Our observation of overlapping disease-causing lineages that do not cluster by host also raises a number of key questions related to the generalism of different P. syringae strains. A common notion that has long been held in the P. syringae research community is that while the species complex as a whole has a broad host range, individual strains tend to be highly host-specific [1, 4, 71]. Recent work suggests that this notion is an oversimplification, as there appears to be considerable diversity in the host range of strains even within the same pathotype group [80, 81]. The citrus blast pathogens in this study were found in multiple clades of phylogroup 2, yet strains isolated from lemon, mandarin orange and sweet orange were intermixed across these clades. This observation is consistent with a diverse and overlapping continuum of host range that may be facilitated by frequent host jumps and explain why closely related strains that cause disease on different hosts are frequently observed [24, 80, 82]. Whether citrus blast pathogens from different clades have variable host ranges, as has been observed in some bean pathovars [71, 80], remains an open question that will be an interesting avenue for future work. Further pathogenicity assays that test the ability of our representative strains to cause disease across a panel of plants will allow us to characterize their host range and identify genomic features that drive generalism or specialism.

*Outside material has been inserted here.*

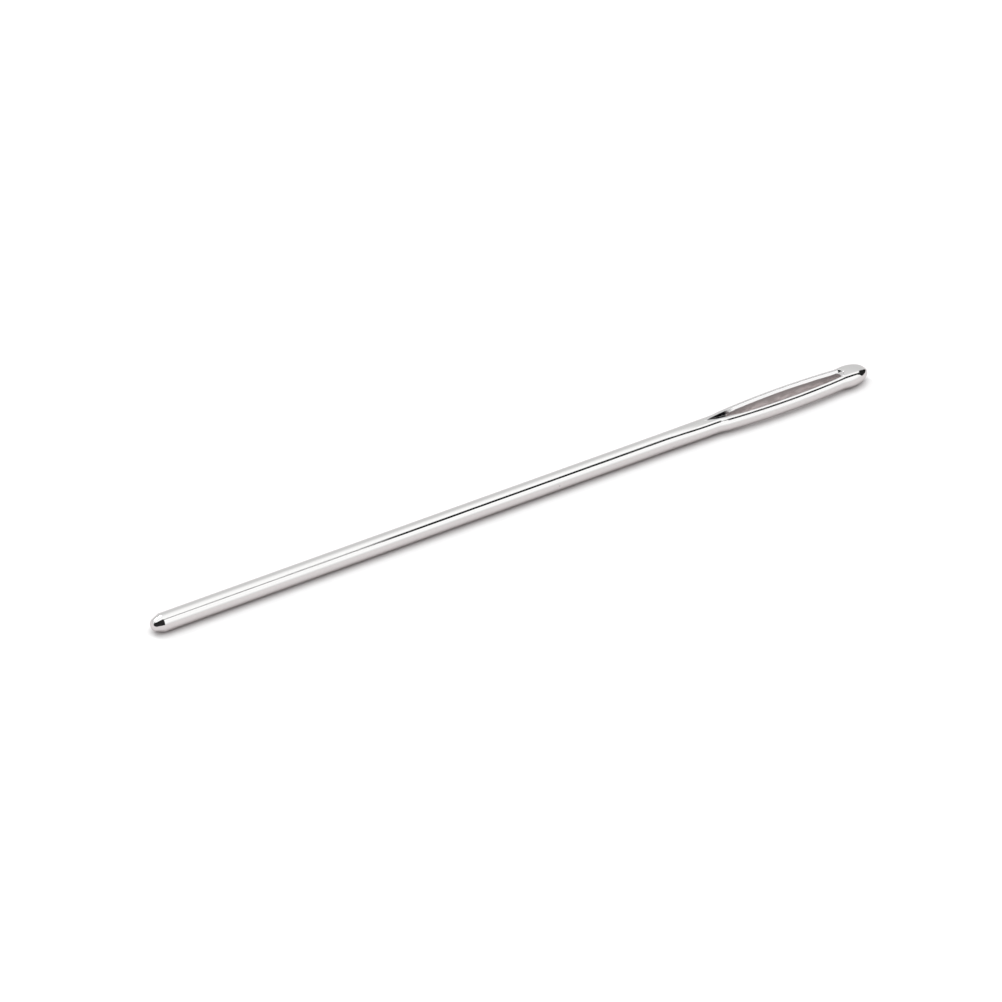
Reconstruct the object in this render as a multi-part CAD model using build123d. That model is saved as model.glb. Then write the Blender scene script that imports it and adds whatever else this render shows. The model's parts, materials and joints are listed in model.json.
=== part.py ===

The emergence of recent outbreaks causing seedling blight of watermelon and leaf blight/necrosis of muskmelon in Turkey further suggest that naturally occurring host shifts are common. Both the watermelon seedling blight and muskmelon leaf necrosis pathogens arose in phylogroup 2, and were not accompanied by major changes to virulence repertoires. The propensity of phylogroup 2 strains to show weaker clustering by host of isolation may indicate that these strains have broader host ranges, which may be the result of their reduced reliance on potentially immune eliciting T3SEs for virulence [1, 24, 34, 42]. Because P. syringae is ubiquitous as an epiphyte in a wide range of agricultural and non-agricultural settings [3, 9–11, 83, 84], an increased use of phytotoxins and decreased reliance on T3SEs may facilitate more frequent host jumps.

The frequency of severe Pseudomonas outbreaks in Southern Turkey continues to threaten the agricultural output in these regions [17, 85–88]. However, it also provides us with an exceptional resource for studying the population genetics of disease in these diverse pathogens, which will ultimately help us to recognize outbreaks before they become widespread and engineer more broadly resistant crops. The strains collected in this study cause 13 different diseases on 19 different hosts, making it one of the most diverse single collections studied to date. Our analyses support a growing body of literature illustrating that host shifts are quite common and result in convergence of distantly related strains to the same host [33, 71–73, 81, 89–92]. We also find support for the notion that strains that have diversified to cause disease on multiple hosts do not form distinct monophyletic pathovars. This resource expands the growing collection of whole-genome data from plant pathogenic pseudomonads and will collectively enable critical insight into the population genetics of this globally significant pathosystem.